VEGF/VPF overexpression in skin of transgenic mice induces angiogenesis, vascular hyperpermeability and accelerated tumor development

Abstract

Upregulation of keratinocyte-derived VEGF-A expression has recently been established in non-neoplastic processes of skin such as wound healing, blistering diseases and psoriasis, as well as in skin neoplasia. To further characterize the effects of VEGF-A in skin in vivo, we have developed transgenic mice expressing the mouse VEGF120 under the control of a 2.4 kb 5' fragment of keratin K6 gene regulatory sequences that confers transgene inducibility upon hyperproliferative stimuli. As expected from the inducible nature of the transgene, two of the three founder mice obtained (V27 and V208), showed no apparent phenotype. However, one founder (V2), mosaic for transgene integration, developed scattered red spots throughout the skin at birth. The transgenic offspring derived from this founder developed a striking phenotype characterized by swelling and erythema, resulting in early postnatal lethality. Histological examination of the skin of these transgenics demonstrated highly increased vascularization and edema leading to disruption of skin architecture.
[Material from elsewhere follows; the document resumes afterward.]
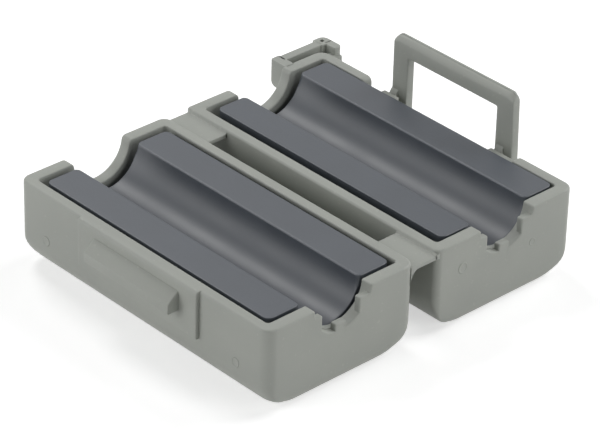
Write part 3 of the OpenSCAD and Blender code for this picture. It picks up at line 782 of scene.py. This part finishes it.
TABLE_HALF = 3.0
table = Finish("table_top")
table.dress(Base_Color=(0.86, 0.86, 0.86, 1), Roughness=0.9, Specular_IOR_Level=0.0, Emission_Strength=1.0,
            Emission_Color=table.mix(seen(table), (0, 0, 0), (0.55, 0.55, 0.55)))
mesh = bpy.data.meshes.new("table_top")
mesh.from_pydata([(-TABLE_HALF, -TABLE_HALF, 0), (TABLE_HALF, -TABLE_HALF, 0), (TABLE_HALF, TABLE_HALF, 0),
                  (-TABLE_HALF, TABLE_HALF, 0)], [], [(0, 1, 2, 3)])
mesh.materials.append(table.material)
floor = bpy.data.objects.new("table_top", mesh)
scene.collection.objects.link(floor)

world = bpy.data.worlds.new("studio")
scene.world = world
world.use_nodes = True
sky = Graph(world.node_tree)
background = sky.tree.nodes["Background"]
background.inputs["Color"].default_value = (1, 1, 1, 1)
sky.join(seen(sky), background.inputs["Strength"])


def towards(azimuth, elevation):
    """The unit vector at a compass angle, counted from +x towards +y, and a height, in degrees."""
    az, el = math.radians(azimuth), math.radians(elevation)
    return np.array([math.cos(az)*math.cos(el), math.sin(az)*math.cos(el), math.sin(el)])


def aimed(back, place, roll=0.0):
    """The matrix that puts a lamp or the camera at place with its back towards the vector back
    and its own x level, but for a roll in radians."""
    level = np.cross([0, 0, 1], back)
    level /= np.linalg.norm(level)
    over = np.cross(back, level)
    right = math.cos(roll)*level + math.sin(roll)*over
    up = math.cos(roll)*over - math.sin(roll)*level
    return Matrix(np.vstack([np.column_stack([right, up, back, place]), [0, 0, 0, 1]]).tolist())


LAMP_DISTANCE = 0.5
for name, azimuth, elevation, size, watts in (("left", 170, 50, 0.16, 0.72), ("back", 75, 38, 0.30, 1.22),
                                              ("front", 245, 20, 0.40, 1.30), ("right", 10, 20, 0.30, 0.76)):
    lamp = bpy.data.lights.new(name, "AREA")
    lamp.shape, lamp.size, lamp.energy = "SQUARE", size, watts
    softbox = bpy.data.objects.new(name, lamp)
    softbox.matrix_world = aimed(towards(azimuth, elevation), towards(azimuth, elevation)*LAMP_DISTANCE)
    scene.collection.objects.link(softbox)

CAMERA_DISTANCE = 348.9
camera_data = bpy.data.cameras.new("camera")
camera_data.lens, camera_data.sensor_width, camera_data.sensor_fit = 203.26, 36, "HORIZONTAL"
camera_data.clip_start, camera_data.clip_end = 0.01, 20
camera = bpy.data.objects.new("camera", camera_data)
aim = np.array([MID_X + 5.43, FOLD_Y - 4.60, RIM_Z])*MM
back = towards(-43.36, 31.51)
camera.matrix_world = aimed(back, aim + back*CAMERA_DISTANCE*MM, math.radians(1.61))
scene.collection.objects.link(camera)
scene.camera = camera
Expression of the transgene was silent in adult animals of lines derived from founders V27 and V208. Phorbol ester-induced hyperplasia resulted in transgene induction and increased cutaneous vascularization in adult transgenic mice of these lines. Skin carcinogenesis experiments performed on hemizygous crosses of V208 mice with activated H-ras-carrying transgenic mice (TG.AC) resulted in accelerated papilloma development and increased tumor burden. Previous results from our laboratory showed that VEGF upregulation is a major angiogenic stimulus in mouse epidermal carcinogenesis. By overexpressing VEGF in the skin of transgenic mice we now move a step further toward showing that VEGF-mediated angiogenesis is a rate-limiting step in the genesis of premalignant lesions, such as mouse skin papilloma. Our transgenic mice constitute an interesting model system for in vivo study of the cutaneous angiogenic process and its relevance in tumorigenesis and other skin diseases.